In his role as “Seeker of Talent” at Goodwill Industries of North Central Wisconsin, Jay Stephany handles human resource issues. He sat down with Insight Executive Editor Margaret LeBrun to discuss how, as the new president of the Fox Valley Chapter of the Society for Human Resource Management, he is spreading the word that SHRM is a resource for any business with questions about employee issues.
In the last three or four years as the economy was down it was an employer’s market in regards to being able to select talent. At the beginning of 2014 that changed very quickly. Now, I think we’re all fighting for the talent that’s out there. The top goal for me in 2015 is, “How do we brand ourselves for the potential team members who will be joining the organization?”
At Goodwill I am the Seeker of Talent. I have been with Goodwill for 13 years in that position. I handle all the leadership and professional hiring within the organization and all the compensation work. Part of it is also being able to communicate what the Goodwill brand is all about on the employment side.
When the economy was down, a lot of people weren’t happy where they were working but they didn’t want to leave. You had a lot of people staying at their jobs that maybe weren’t engaged in what they were doing. The economy turns around and they start to feel more comfortable about moving on to new opportunities. Employers that were able to get away without being “best in show” now have to see what they can offer, not only in compensation and benefits but what they can provide that a competitor can’t.
A lot of it is flexibility, in regards to something as simple as day care drop off or if your child has a soccer game, or if you have to care for your parents or handle other difficult situations. Some people do their work better in the morning, so they may want to flex their hours and leave earlier, or some can work at night.
A lot of it has to do with companies being able to trust their employees — if they’re working from home or telecommuting or even taking their laptop to a coffeehouse. That goes back to a company’s culture. At the end of the day, if deadlines are being met and work is moving forward, does it really matter how or where the work is being done?
It’s all about technology. I have 26 retail stores in 35 counties. For me to drive four and a half hours to Rice Lake — which is our farthest store — makes no sense when I can do everything I need to with a conference call or the Internet or video conference.

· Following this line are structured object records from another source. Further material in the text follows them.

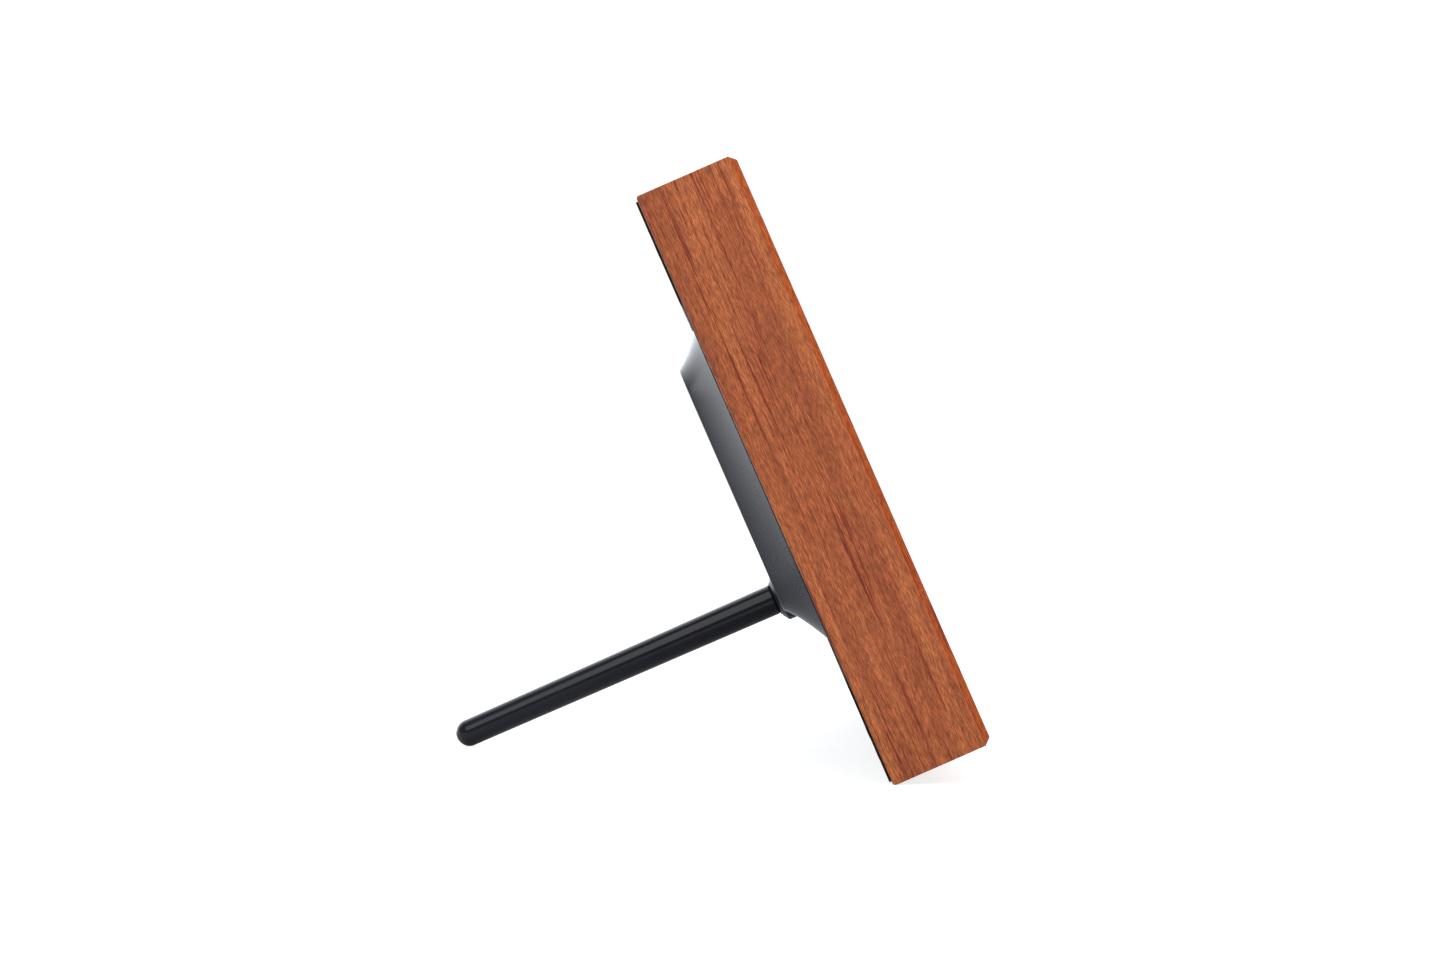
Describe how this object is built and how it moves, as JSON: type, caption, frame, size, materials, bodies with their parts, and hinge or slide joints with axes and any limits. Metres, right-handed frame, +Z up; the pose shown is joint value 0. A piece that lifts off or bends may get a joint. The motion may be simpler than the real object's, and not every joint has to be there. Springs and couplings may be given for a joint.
{
  "type": "digital photo frame",
  "caption": "Leaning wooden digital photo frame: mitred cherry rails, glass, mat and screen, black back with a coved electronics housing, and a straight screw-in leg.",
  "frame": {"origin": "centre of the footprint's bounding box, on the surface that the frame stands on", "axes": "+X across the picture, to the right seen from the front; -Y is the side that the picture faces; +Z up"},
  "size_m": [0.272, 0.1709, 0.1857],
  "materials": {
    "cherry_wood": "satin lacquered cherry veneer, grain along each rail",
    "black_plastic": "fine-textured black ABS",
    "housing_plastic": "satin charcoal ABS",
    "socket_plastic": "satin near-black nylon",
    "button_plastic": "satin black ABS",
    "black_leg": "satin black paint",
    "clear_glass": "clear float glass",
    "mat_card": "ivory mat card",
    "screen_glass": "dark polarised screen, switched off",
    "diffuser": "milky acrylic",
    "reflector": "white film",
    "foam": "closed-cell foam",
    "rubber": "matte rubber",
    "plated_steel": "zinc-plated sheet",
    "screw_steel": "zinc-plated",
    "black_screw": "black oxide",
    "insert_brass": "turned brass",
    "board_green": "solder mask over glass-fibre board",
    "chip_black": "moulded epoxy",
    "shield_metal": "tinned sheet",
    "sink_aluminium": "extruded, clear anodised",
    "port_plastic": "black nylon",
    "ribbon_film": "amber polyimide",
    "wire_black": "PVC sleeve",
    "speaker_plastic": "ABS",
    "speaker_cone": "treated paper",
    "magnet": "nickel-plated ferrite"
  },
  "bodies": {
    "frame": {"frame_rail_left": "cherry_wood", "frame_rail_right": "cherry_wood", "frame_rail_top": "cherry_wood", "frame_rail_bottom": "cherry_wood", "back_panel": "black_plastic", "lcd_carrier": "black_plastic", "rear_housing": "housing_plastic", "leg_socket": "socket_plastic", "front_glass": "clear_glass", "mat_board": "mat_card", "lcd_cell": "screen_glass", "diffuser_sheets": "diffuser", "light_guide": "diffuser", "reflector_sheet": "reflector", "lcd_foam_strips": "foam", "lcd_bezel": "plated_steel", "lcd_tray": "plated_steel", "chassis_plate": "plated_steel", "keyhole_plate_left": "plated_steel", "keyhole_plate_right": "plated_steel", "chassis_screws": "screw_steel", "keyhole_screws": "screw_steel", "speaker_screws": "screw_steel", "board_screws": "screw_steel", "housing_screws": "screw_steel", "socket_screws": "screw_steel", "corner_nails": "screw_steel", "back_panel_screws": "black_screw", "leg_insert": "insert_brass", "main_board": "board_green", "lcd_driver_board": "board_green", "led_bar": "board_green", "wifi_antenna": "board_green", "processor": "chip_black", "memory_chips": "chip_black", "storage_chip": "chip_black", "wifi_module": "shield_metal", "usb_socket": "shield_metal", "card_slot": "shield_metal", "heat_sink": "sink_aluminium", "dc_jack": "port_plastic", "speaker_sockets": "port_plastic", "ribbon_socket": "port_plastic", "tact_switches": "port_plastic", "lcd_ribbon": "ribbon_film", "speaker_lead_left": "wire_black", "speaker_lead_right": "wire_black", "antenna_lead": "wire_black", "speaker_left_basket": "speaker_plastic", "speaker_right_basket": "speaker_plastic", "speaker_left_cone": "speaker_cone", "speaker_right_cone": "speaker_cone", "speaker_left_magnet": "magnet", "speaker_right_magnet": "magnet"},
    "washer": {"leg_washer": "rubber"},
    "leg": {"leg_rod": "black_leg", "leg_stud": "screw_steel"},
    "power_button": {"power_button": "button_plastic"},
    "volume_down_button": {"volume_down_button": "button_plastic"},
    "volume_up_button": {"volume_up_button": "button_plastic"}
  },
  "joints": [
    {"name": "leg_travel", "type": "slide", "parent": "frame", "child": "washer", "axis": [0, 0.916, -0.4011], "range_m": [0, 0.008]},
    {"name": "leg_turn", "type": "hinge", "parent": "washer", "child": "leg", "pos_m": [0, -0.02249, 0.04988], "axis": [0, 0.916, -0.4011], "range_deg": [0, 2880]},
    {"name": "power_button_press", "type": "slide", "parent": "frame", "child": "power_button", "axis": [0, -0.916, 0.4011], "range_m": [0, 0.0004], "stiffness_N_per_m": 1500, "springref_m": -0.0005},
    {"name": "volume_down_button_press", "type": "slide", "parent": "frame", "child": "volume_down_button", "axis": [0, -0.916, 0.4011], "range_m": [0, 0.0004], "stiffness_N_per_m": 1500, "springref_m": -0.0005},
    {"name": "volume_up_button_press", "type": "slide", "parent": "frame", "child": "volume_up_button", "axis": [0, -0.916, 0.4011], "range_m": [0, 0.0004], "stiffness_N_per_m": 1500, "springref_m": -0.0005}
  ],
  "couplings": [
    {"joint": "leg_turn", "follows": "leg_travel", "rad_per_m": 6283.2}
  ]
}
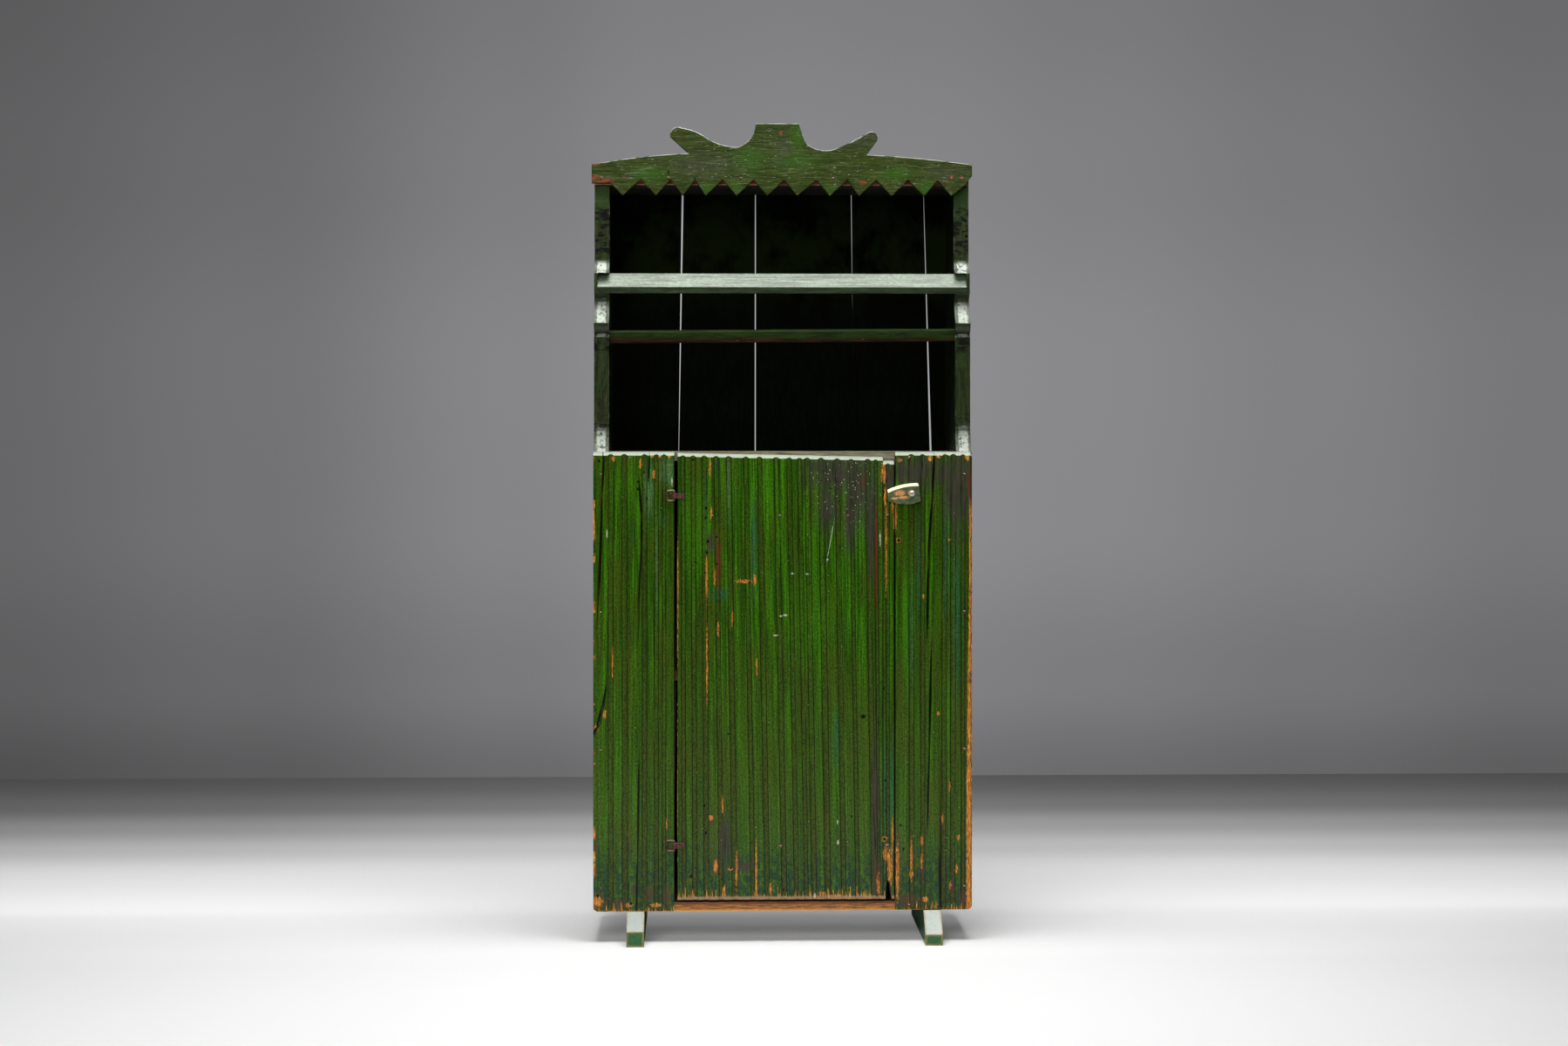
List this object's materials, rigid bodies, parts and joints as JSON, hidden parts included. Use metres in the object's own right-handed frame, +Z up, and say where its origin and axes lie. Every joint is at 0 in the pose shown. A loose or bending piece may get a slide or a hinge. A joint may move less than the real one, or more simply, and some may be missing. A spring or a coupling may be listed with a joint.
{
  "type": "country cupboard",
  "caption": "Painted wooden cupboard with one fluted door on loop hinges, a turn button, and an open rack above under a saw-toothed crest.",
  "frame": {"origin": "on the floor under the middle of the bounding box: midway between the side boards, and midway between the toes and the heels of the runners", "axes": "+Z up, the fluted front faces -Y, +X to the right seen from the front"},
  "size_m": [0.813, 0.377, 1.738],
  "materials": {
    "painted_wood": "worn satin green paint, brushed grain, rubbed edges",
    "fluted_paint": "worn satin bright green paint over fluted boards, grime in the hollows, bare wood at the edges",
    "dark_painted_wood": "dark green matt paint",
    "bare_wood": "old unpainted pine, matt",
    "button_wood": "pale paint worn through to orange wood",
    "forged_iron": "rusty forged iron",
    "bright_nail": "dull bright nail head"
  },
  "bodies": {
    "carcass": {"left_side_board": "painted_wood", "right_side_board": "painted_wood", "bottom_board": "bare_wood", "top_board": "bare_wood", "counter_board": "painted_wood", "inner_shelf": "bare_wood", "left_shelf_cleat": "bare_wood", "right_shelf_cleat": "bare_wood", "back_board_1": "dark_painted_wood", "back_board_2": "dark_painted_wood", "back_board_3": "dark_painted_wood", "back_board_4": "dark_painted_wood", "back_board_5": "dark_painted_wood", "upper_rail": "painted_wood", "lower_rail": "painted_wood", "crest_board": "painted_wood", "left_front_board": "fluted_paint", "right_front_board": "fluted_paint", "left_runner": "painted_wood", "right_runner": "painted_wood", "upper_hinge_loop": "forged_iron", "lower_hinge_loop": "forged_iron", "turn_button_nail": "bright_nail", "front_board_nails": "forged_iron", "back_board_nails": "forged_iron", "crest_nails": "forged_iron", "top_board_nails": "forged_iron", "runner_nails": "forged_iron", "cleat_nails": "forged_iron"},
    "door": {"door_board": "fluted_paint", "door_edge_strip": "fluted_paint", "lower_door_batten": "bare_wood", "upper_door_batten": "bare_wood", "upper_hinge_strap": "forged_iron", "lower_hinge_strap": "forged_iron", "door_nails": "forged_iron"},
    "turn_button": {"turn_button": "button_wood"}
  },
  "joints": [
    {"name": "door_hinge", "type": "hinge", "parent": "carcass", "child": "door", "pos_m": [-0.2295, -0.1429, 0.5745], "axis": [0, 0, -1], "range_deg": [0, 170]},
    {"name": "button_turn", "type": "hinge", "parent": "carcass", "child": "turn_button", "pos_m": [0.272, -0.1455, 0.949], "axis": [0, -1, 0], "continuous": true}
  ]
}
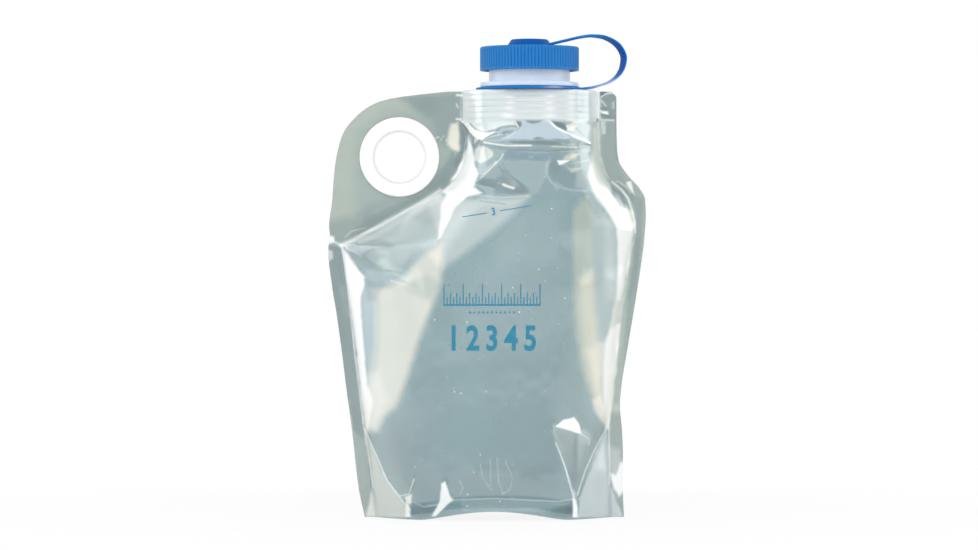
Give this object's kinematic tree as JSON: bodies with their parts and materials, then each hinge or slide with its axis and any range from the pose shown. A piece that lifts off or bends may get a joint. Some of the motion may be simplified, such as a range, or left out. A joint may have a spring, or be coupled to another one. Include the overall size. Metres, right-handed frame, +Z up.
{
  "type": "collapsible water carrier",
  "caption": "Clear film stand-up water pouch with a grommeted handle web, a wide-mouth screw neck, a ribbed screw cap and a tether ring that keeps the cap.",
  "frame": {"origin": "on the surface that the carrier stands on, below the middle of its whole box", "axes": "+X to the right seen from the front, +Y from front to back, +Z up along the neck's axis"},
  "size_m": [0.2157, 0.1014, 0.3279],
  "materials": {
    "film": "clear laminated film, faint grey-blue, glossy",
    "fitment": "natural moulded polyethylene, milky and slightly translucent",
    "cap_blue": "moulded mid-blue plastic, satin gloss",
    "tether_blue": "moulded dark-blue flexible plastic, satin gloss",
    "grommet_white": "white moulded plastic, satin gloss"
  },
  "bodies": {
    "bag": {"front_film_panel": "film", "back_film_panel": "film", "neck_fitment": "fitment", "grommet_front_half": "grommet_white", "grommet_back_half": "grommet_white"},
    "base": {"base_gusset": "film"},
    "collar": {"tether_collar": "tether_blue"},
    "cap": {"screw_cap": "cap_blue"},
    "strap": {"tether_strap": "tether_blue"},
    "neck_ring": {"tether_neck_ring": "tether_blue"}
  },
  "joints": [
    {"name": "base_fold", "type": "slide", "parent": "bag", "child": "base", "axis": [0, 0, 1], "range_m": [0, 0.05], "deforming": ["base_gusset", "front_film_panel", "back_film_panel"]},
    {"name": "cap_rise", "type": "slide", "parent": "bag", "child": "collar", "axis": [0, 0, 1], "range_m": [0, 0.02101]},
    {"name": "cap_turn", "type": "hinge", "parent": "collar", "child": "cap", "pos_m": [0.0289, 0, 0.31], "axis": [0, 0, 1], "range_deg": [0, 1800]},
    {"name": "tether_turn", "type": "hinge", "parent": "collar", "child": "strap", "pos_m": [0.0289, 0, 0.31], "axis": [0, 0, 1], "continuous": true},
    {"name": "ring_stay", "type": "slide", "parent": "strap", "child": "neck_ring", "axis": [0, 0, -1], "range_m": [0, 0.02101], "deforming": ["tether_strap"]}
  ],
  "couplings": [
    {"joint": "cap_rise", "follows": "cap_turn", "m_per_rad": 0.00066845},
    {"joint": "ring_stay", "follows": "cap_turn", "m_per_rad": 0.00066845}
  ]
}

One of the things that sets a company apart is, does a potential candidate even know what your company is or what it does? The company website is going to give a lot of information but they might learn more through word-of-mouth or the company’s social media, like Facebook or Twitter.
I am also the chapter president of the Fox Valley SHRM chapter, Society of Human Resource Management. There are 18 chapters in Wisconsin. We have about 350 HR professionals and small business owners who don’t have a dedicated HR person. We provide educational opportunities for our chapter members and also let others in the area know there is a human resource agency there when they do have questions. We offer educational opportunities to be able to keep them up to date with changes in laws and regulations. It’s also a great opportunity to be able to network with other HR professionals, who may feel like an island.
Culture starts at the top at Goodwill, with Bob Pedersen as president and CEO (the title he tells the bank) and also Chief Visionary and Storyteller. We have Alex Tyink with the Goodwill Grows program, he’s our Head of Lettuce, he’s the program leader — so we get to have fun.
To be the face of Goodwill really means a lot. That’s why our selection process is so keen on really making sure that ultimately the person who is representing us is doing it the right way.